The dialogue between the leads in the beginning build character almost instantaneously, and they feel real from the get-go. Compared to the recent trend of horror movies eschewing character development for cardboard cutout jump-scare fuel, this movie comes as a nice and refreshing, almost surprising, change of pace. The father and the son have contrasting personalities regarding their approach to autopsies. I expected this brilliancy in dialogue and character development to carry the whole movie - and it immediately increased my expectations of the movie; I fully expected this to be an underrated horror gem of 2016.

Alas, however, half-way through the movie the director's Conjuring-esque influences seemed to show through the cracks. Though not devolving straight into jump-scare territory, the movie dips its feet into schlock scares now and then, which has a very infuriating effect on the viewer who, until now, has been amazed by the movie's restraint. The character development also suffers, with some actions by the leads contradicting their motivations.

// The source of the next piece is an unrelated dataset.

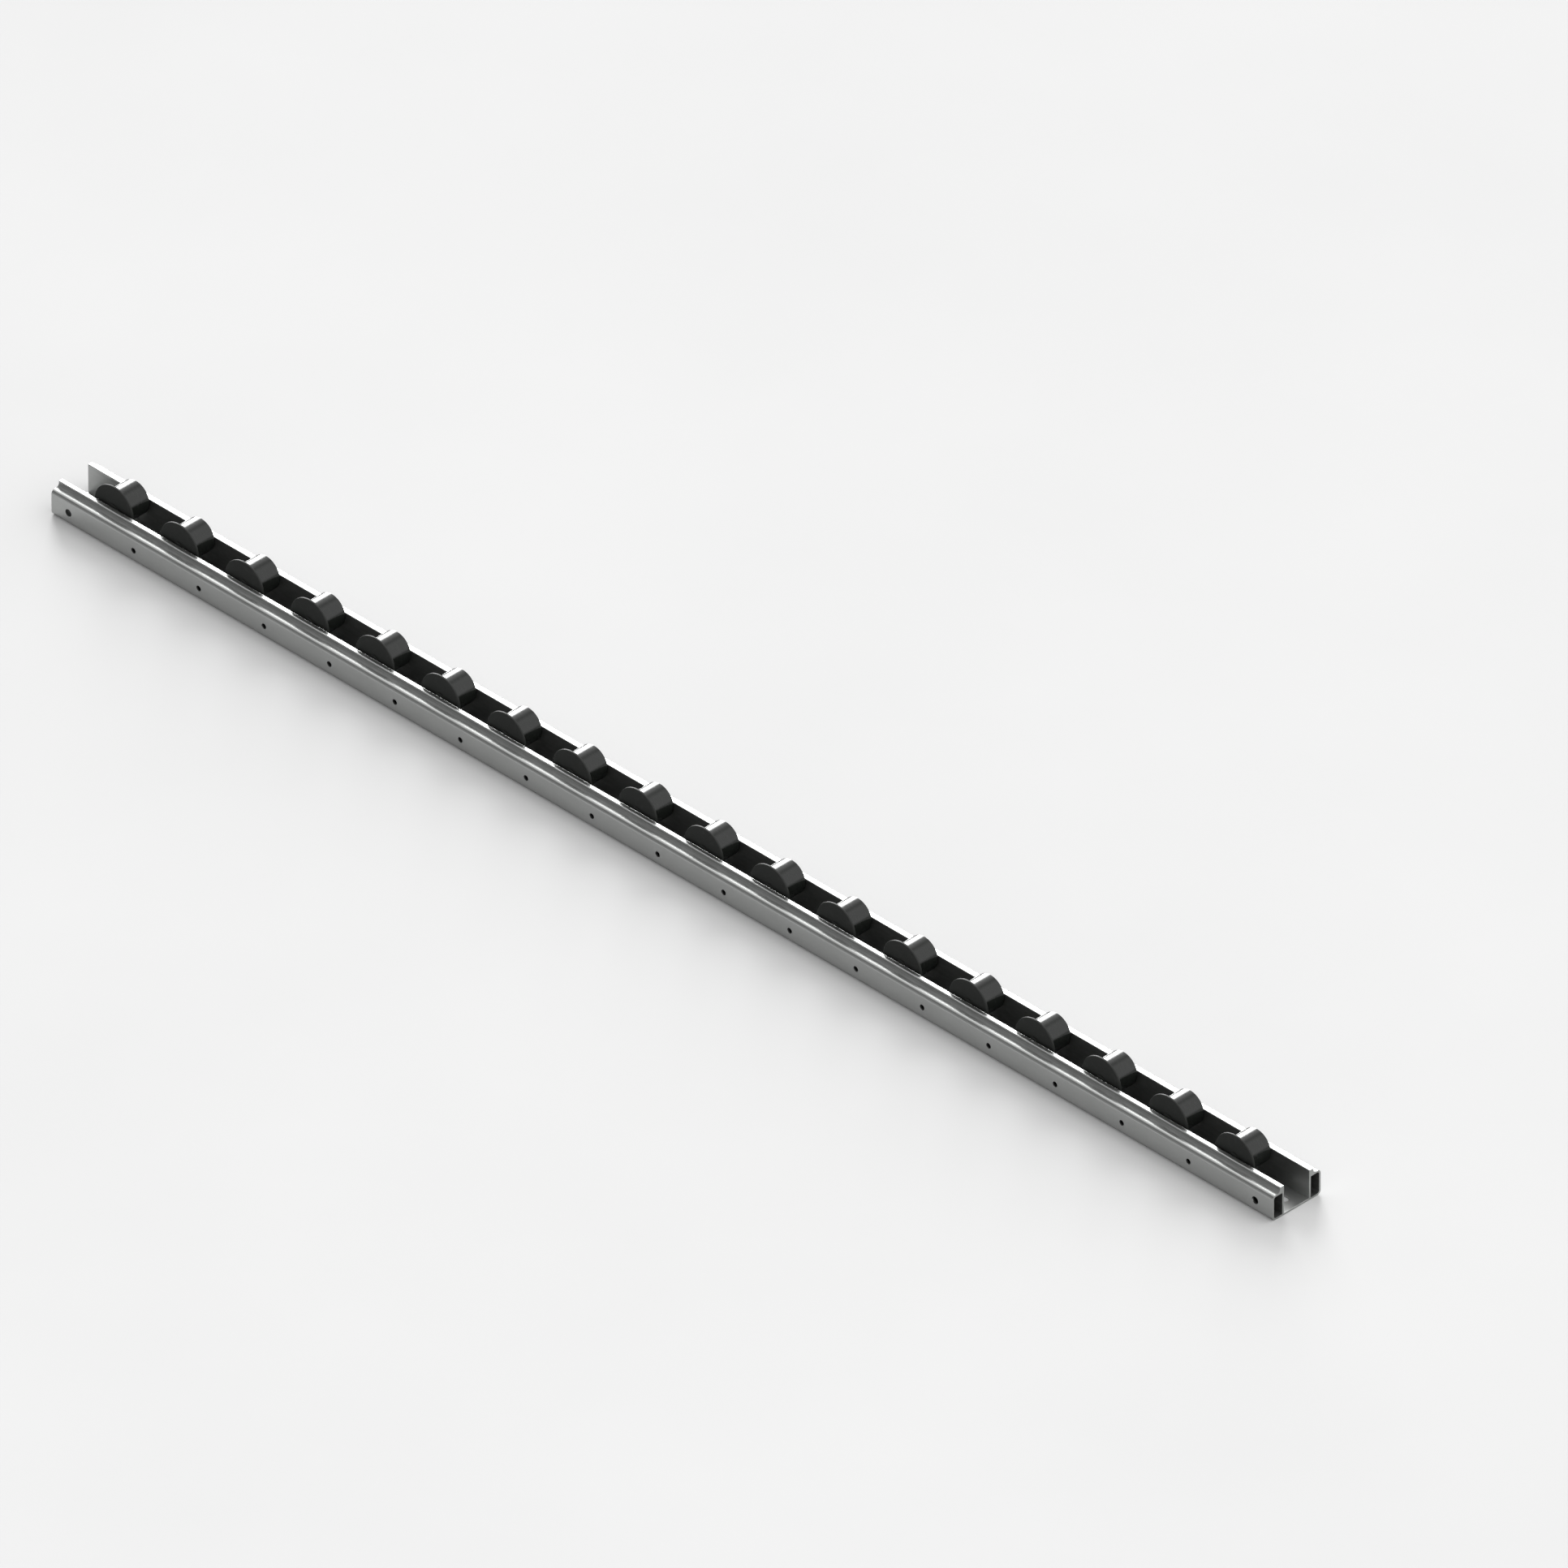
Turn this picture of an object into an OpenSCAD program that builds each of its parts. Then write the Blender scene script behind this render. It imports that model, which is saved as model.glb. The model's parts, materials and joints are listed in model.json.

However, the concept and execution need to be commended. The actors Brian Cox and Emile Hirsch do well to sell the dread and claustrophobia experienced by the characters. Special mention to Olwen Kelly, who gives possibly the best performance of the movie, despite having no lines, no action (she plays the corpse). Definitely one of the highlights of the movie was the synergy between the camera-work and the actress's facial expressions which do more to put the viewer at unease than minute-long scenes of staring into the darkness, fully knowing the movie is going to go for that cheap jump-scare. That being said, I would say the script was the weakest aspect of the movie, the ending just leaves you wanting a little bit more, and slightly disappointed. Nevertheless, the movie does its job of selling you the premise and executing it well enough to leave you unsettled for a few days.

All in all, I would call this movie as a mixed bag, though I would give it a glowing recommendation as it is head and shoulders above the spate of incomprehensible scare-fests being offered by Hollywood these days. Great work, André Øvredal.

Be sure to check out Trollhunter by the same director. Although not a horror film, it merges the found-footage genre with goofy mythical creatures to amazingly hilarious yet epic results.